The data below is to be returned in full and exactly.

Source excerpt:
══════════════════════════════

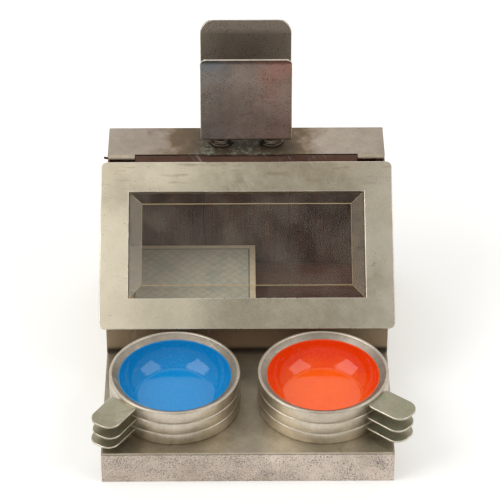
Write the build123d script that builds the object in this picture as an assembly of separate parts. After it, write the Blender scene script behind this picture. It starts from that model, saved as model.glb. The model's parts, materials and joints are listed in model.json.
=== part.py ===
"""Smoker's companion for a desk: a nickel-plated sheet-metal cigarette box with a glazed lid,
two stacks of nesting enamelled ashtrays on its front shelf and a matchbox clip on top.

Millimetres, +Z up, -Y to the front. The origin is the centre of the base, on its underside.
"""
from build123d import *
from math import asin, atan2, cos, degrees, hypot, radians, sin, sqrt, tan
import os

# ---- case ---------------------------------------------------------------------------------------
case_width = 114.0
case_depth = 140.2
case_height = 72.9
sheet = 0.8                     # gauge of every nickel-plated sheet part of the case
shelf_height = 14.5             # top of the shelf that carries the ashtrays
front_wall_rise = 19.9          # front wall above the shelf
shelf_side_inset = 0.5          # the shelf plate stops short of the sides of the base
shelf_seam = 0.15               # dark seam between the shelf plate and the apron
fold_radius = 1.0               # outer radius of the folded edges
baize_thickness = 1.0
baize_inset = 0.6               # baize to the walls round it
board = 2.5                     # wooden lining boards
board_seam = 0.3
back_board_width = 36.6         # middle board of the back lining
front_board_drop = 5.2          # front board below the top of the front wall
side_board_gap = 1.2            # side boards below the lid

# ---- hinge --------------------------------------------------------------------------------------
barrel_radius = 0.9
pin_radius = 0.5
pin_clearance = 0.05            # radial
hinge_from_back = 21.5          # pin axis to the back of the case
knuckle_length = 10.9
knuckle_inset = 0.3             # outer end of a knuckle to the side of the case
knuckle_gap = 0.25              # between a knuckle and the lid's barrel
strip_clearance = 0.3           # lid's barrel to the edge of the top strip
leaf_thickness = 0.5
leaf_length = 8.0
pin_tail = 0.9                  # bent end of the pin outside the left side

# ---- lid ----------------------------------------------------------------------------------------
lid_side_overhang = 2.6         # lid beyond each side of the case
lid_overhang = 6.0              # lid in front of the front wall, measured level
lid_sheet = 0.8
lid_corner_radius = 2.4
lid_rest_gap = 0.1              # lid to the walls that it rests on
lid_top_gap = 2.4               # pin axis to the lid's top edge, along the lid
window_side_border = 11.6
window_top_border = 13.1
window_wall_gap = 4.8           # inside of the front wall to the window, along the lid
glass_centre_thickness = 2.4
glass_edge_thickness = 1.1
glass_bevel = 6.8
glass_lap = 1.5                 # glass under each border
retainer_sheet = 0.5
retainer_lip = 1.6              # retainer under the glass
retainer_flange = 3.0           # retainer soldered to the lid
glass_play = 0.15

# ---- ashtrays -----------------------------------------------------------------------------------
tray_radius = 25.85
tray_pitch = 5.25               # height of one band, so also the step of the stack
tray_front_gap = 5.1            # front of the base to the bands
tray_back_gap = 6.6             # bands to the front wall of the box
tray_gap = 6.75                 # between the two stacks
tray_middle = 0.6               # halfway between the stacks, from the middle of the case
band_wall = 0.75
bead_width = 1.5
bead_height = 1.55
bead_radius = 0.6
rim_drop = 0.7                  # sloping rim below the top of the bead
band_chamfer = 0.25             # shadow line under each band
rim_width = 4.0                 # outside of the band to the enamel's edge
enamel_drop = 1.7               # enamel's edge below the top of the bead
bowl_depth = 9.8                # enamel's edge to its floor
bowl_floor_inset = 6.6          # enamel's edge to the edge of its floor, measured level
bowl_wall_radius = 14.0         # radius of the bowl's curved side
enamel_thickness = 0.4
dish_sheet = 0.6
well_clearance = 0.7            # hole in the shelf round the bottom dish
tongue_sheet = 0.8
tongue_drop = 1.3               # tongue below the top of the bead
tongue_width = 12.3
tongue_reach = {"left": 16.5, "right": 16.2}
tongue_tip_radius = 5.1
tongue_root_radius = 1.5
tongue_root_inset = 0.5         # tongue's straight inner end inside the band's outline
tongue_place = {"left": -138.8, "right": -35.8}      # where each tongue is brazed on, degrees
tongue_skew = {"left": 16.0, "right": -2.5}          # how far it points off the radius
tongue_fan = {"left": (-1.2, 0.4, 0.0), "right": (-2.2, -2.2, -0.4)}     # bottom, middle, top tray

# ---- matchbox clip ------------------------------------------------------------------------------
clip_width = 37.3
clip_sheet = 0.8
clip_slot = 16.7                # room for a matchbox
clip_bottom_height = 6.4        # clip's underside above the top strip
clip_front_height = 39.6
clip_back_height = 41.5         # up to the bend of the lip
clip_lip_length = 4.7
clip_lip_lean = 25.0
clip_flare_length = 2.0
clip_flare_lean = 25.0
clip_bend_radius = 1.3
clip_corner_radius_front = 3.0
clip_corner_radius_back = 5.5
clip_from_back = 20.2           # front of the clip to the back of the case
foot_spacing = 20.8
foot_radii = (5.1, 4.3, 3.6)    # flange, ring, neck
foot_steps = (1.5, 3.3)         # tops of the flange and of the ring
foot_edge = 0.35
screw_radius = 1.5
screw_head_radius = 2.7
screw_head_height = 1.3
screw_clearance = 0.1
thread_clearance = 0.02
screw_slot = 0.6
nut_across_flats = 5.5
nut_height = 2.2
screw_tail = 0.6

# ---- matchbox inside the box --------------------------------------------------------------------
matchbox_length = 53.0
matchbox_width = 36.0
matchbox_height = 17.0
matchbox_card = 0.5
matchbox_clearance = 0.3
matchbox_right = 3.7            # right end of the matchbox from the middle of the case
matchbox_back = 13.6            # behind the matchbox, to the back of the case

# ---- places worked out from the sizes above -----------------------------------------------------
half_width = case_width / 2
front_y = -case_depth / 2
back_y = case_depth / 2
inner_x = half_width - sheet
tray_y = front_y + tray_front_gap + tray_radius
tray_reach = tray_radius + tray_gap / 2
tray_x = {"left": tray_middle - tray_reach, "right": tray_middle + tray_reach}
enamel_radius = tray_radius - rim_width
bowl_floor_radius = enamel_radius - bowl_floor_inset
wall_y = tray_y + tray_radius + tray_back_gap
plate_bottom = baize_thickness
plate_top = plate_bottom + sheet
floor_top = plate_top + board
wall_top = shelf_height + front_wall_rise
strip_bottom = case_height - sheet
axis_y = back_y - hinge_from_back
axis_z = case_height - barrel_radius
strip_front = axis_y + barrel_radius + strip_clearance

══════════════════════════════

Expected answer:
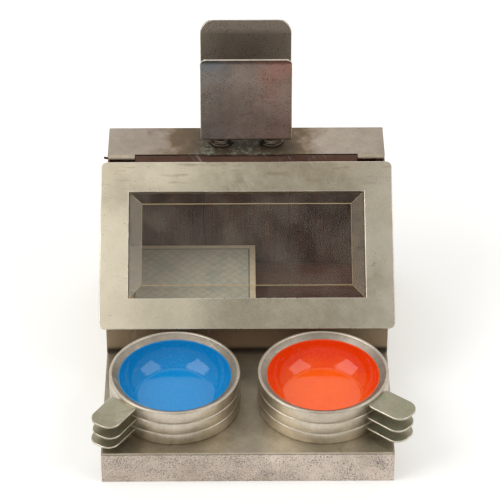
Write the build123d script that builds the object in this picture as an assembly of separate parts. After it, write the Blender scene script behind this picture. It starts from that model, saved as model.glb. The model's parts, materials and joints are listed in model.json.
=== part.py ===
"""Smoker's companion for a desk: a nickel-plated sheet-metal cigarette box with a glazed lid,
two stacks of nesting enamelled ashtrays on its front shelf and a matchbox clip on top.

Millimetres, +Z up, -Y to the front. The origin is the centre of the base, on its underside.
"""
from build123d import *
from math import asin, atan2, cos, degrees, hypot, radians, sin, sqrt, tan
import os

# ---- case ---------------------------------------------------------------------------------------
case_width = 114.0
case_depth = 140.2
case_height = 72.9
sheet = 0.8                     # gauge of every nickel-plated sheet part of the case
shelf_height = 14.5             # top of the shelf that carries the ashtrays
front_wall_rise = 19.9          # front wall above the shelf
shelf_side_inset = 0.5          # the shelf plate stops short of the sides of the base
shelf_seam = 0.15               # dark seam between the shelf plate and the apron
fold_radius = 1.0               # outer radius of the folded edges
baize_thickness = 1.0
baize_inset = 0.6               # baize to the walls round it
board = 2.5                     # wooden lining boards
board_seam = 0.3
back_board_width = 36.6         # middle board of the back lining
front_board_drop = 5.2          # front board below the top of the front wall
side_board_gap = 1.2            # side boards below the lid

# ---- hinge --------------------------------------------------------------------------------------
barrel_radius = 0.9
pin_radius = 0.5
pin_clearance = 0.05            # radial
hinge_from_back = 21.5          # pin axis to the back of the case
knuckle_length = 10.9
knuckle_inset = 0.3             # outer end of a knuckle to the side of the case
knuckle_gap = 0.25              # between a knuckle and the lid's barrel
strip_clearance = 0.3           # lid's barrel to the edge of the top strip
leaf_thickness = 0.5
leaf_length = 8.0
pin_tail = 0.9                  # bent end of the pin outside the left side

# ---- lid ----------------------------------------------------------------------------------------
lid_side_overhang = 2.6         # lid beyond each side of the case
lid_overhang = 6.0              # lid in front of the front wall, measured level
lid_sheet = 0.8
lid_corner_radius = 2.4
lid_rest_gap = 0.1              # lid to the walls that it rests on
lid_top_gap = 2.4               # pin axis to the lid's top edge, along the lid
window_side_border = 11.6
window_top_border = 13.1
window_wall_gap = 4.8           # inside of the front wall to the window, along the lid
glass_centre_thickness = 2.4
glass_edge_thickness = 1.1
glass_bevel = 6.8
glass_lap = 1.5                 # glass under each border
retainer_sheet = 0.5
retainer_lip = 1.6              # retainer under the glass
retainer_flange = 3.0           # retainer soldered to the lid
glass_play = 0.15

# ---- ashtrays -----------------------------------------------------------------------------------
tray_radius = 25.85
tray_pitch = 5.25               # height of one band, so also the step of the stack
tray_front_gap = 5.1            # front of the base to the bands
tray_back_gap = 6.6             # bands to the front wall of the box
tray_gap = 6.75                 # between the two stacks
tray_middle = 0.6               # halfway between the stacks, from the middle of the case
band_wall = 0.75
bead_width = 1.5
bead_height = 1.55
bead_radius = 0.6
rim_drop = 0.7                  # sloping rim below the top of the bead
band_chamfer = 0.25             # shadow line under each band
rim_width = 4.0                 # outside of the band to the enamel's edge
enamel_drop = 1.7               # enamel's edge below the top of the bead
bowl_depth = 9.8                # enamel's edge to its floor
bowl_floor_inset = 6.6          # enamel's edge to the edge of its floor, measured level
bowl_wall_radius = 14.0         # radius of the bowl's curved side
enamel_thickness = 0.4
dish_sheet = 0.6
well_clearance = 0.7            # hole in the shelf round the bottom dish
tongue_sheet = 0.8
tongue_drop = 1.3               # tongue below the top of the bead
tongue_width = 12.3
tongue_reach = {"left": 16.5, "right": 16.2}
tongue_tip_radius = 5.1
tongue_root_radius = 1.5
tongue_root_inset = 0.5         # tongue's straight inner end inside the band's outline
tongue_place = {"left": -138.8, "right": -35.8}      # where each tongue is brazed on, degrees
tongue_skew = {"left": 16.0, "right": -2.5}          # how far it points off the radius
tongue_fan = {"left": (-1.2, 0.4, 0.0), "right": (-2.2, -2.2, -0.4)}     # bottom, middle, top tray

# ---- matchbox clip ------------------------------------------------------------------------------
clip_width = 37.3
clip_sheet = 0.8
clip_slot = 16.7                # room for a matchbox
clip_bottom_height = 6.4        # clip's underside above the top strip
clip_front_height = 39.6
clip_back_height = 41.5         # up to the bend of the lip
clip_lip_length = 4.7
clip_lip_lean = 25.0
clip_flare_length = 2.0
clip_flare_lean = 25.0
clip_bend_radius = 1.3
clip_corner_radius_front = 3.0
clip_corner_radius_back = 5.5
clip_from_back = 20.2           # front of the clip to the back of the case
foot_spacing = 20.8
foot_radii = (5.1, 4.3, 3.6)    # flange, ring, neck
foot_steps = (1.5, 3.3)         # tops of the flange and of the ring
foot_edge = 0.35
screw_radius = 1.5
screw_head_radius = 2.7
screw_head_height = 1.3
screw_clearance = 0.1
thread_clearance = 0.02
screw_slot = 0.6
nut_across_flats = 5.5
nut_height = 2.2
screw_tail = 0.6

# ---- matchbox inside the box --------------------------------------------------------------------
matchbox_length = 53.0
matchbox_width = 36.0
matchbox_height = 17.0
matchbox_card = 0.5
matchbox_clearance = 0.3
matchbox_right = 3.7            # right end of the matchbox from the middle of the case
matchbox_back = 13.6            # behind the matchbox, to the back of the case

# ---- places worked out from the sizes above -----------------------------------------------------
half_width = case_width / 2
front_y = -case_depth / 2
back_y = case_depth / 2
inner_x = half_width - sheet
tray_y = front_y + tray_front_gap + tray_radius
tray_reach = tray_radius + tray_gap / 2
tray_x = {"left": tray_middle - tray_reach, "right": tray_middle + tray_reach}
enamel_radius = tray_radius - rim_width
bowl_floor_radius = enamel_radius - bowl_floor_inset
wall_y = tray_y + tray_radius + tray_back_gap
plate_bottom = baize_thickness
plate_top = plate_bottom + sheet
floor_top = plate_top + board
wall_top = shelf_height + front_wall_rise
strip_bottom = case_height - sheet
axis_y = back_y - hinge_from_back
axis_z = case_height - barrel_radius
strip_front = axis_y + barrel_radius + strip_clearance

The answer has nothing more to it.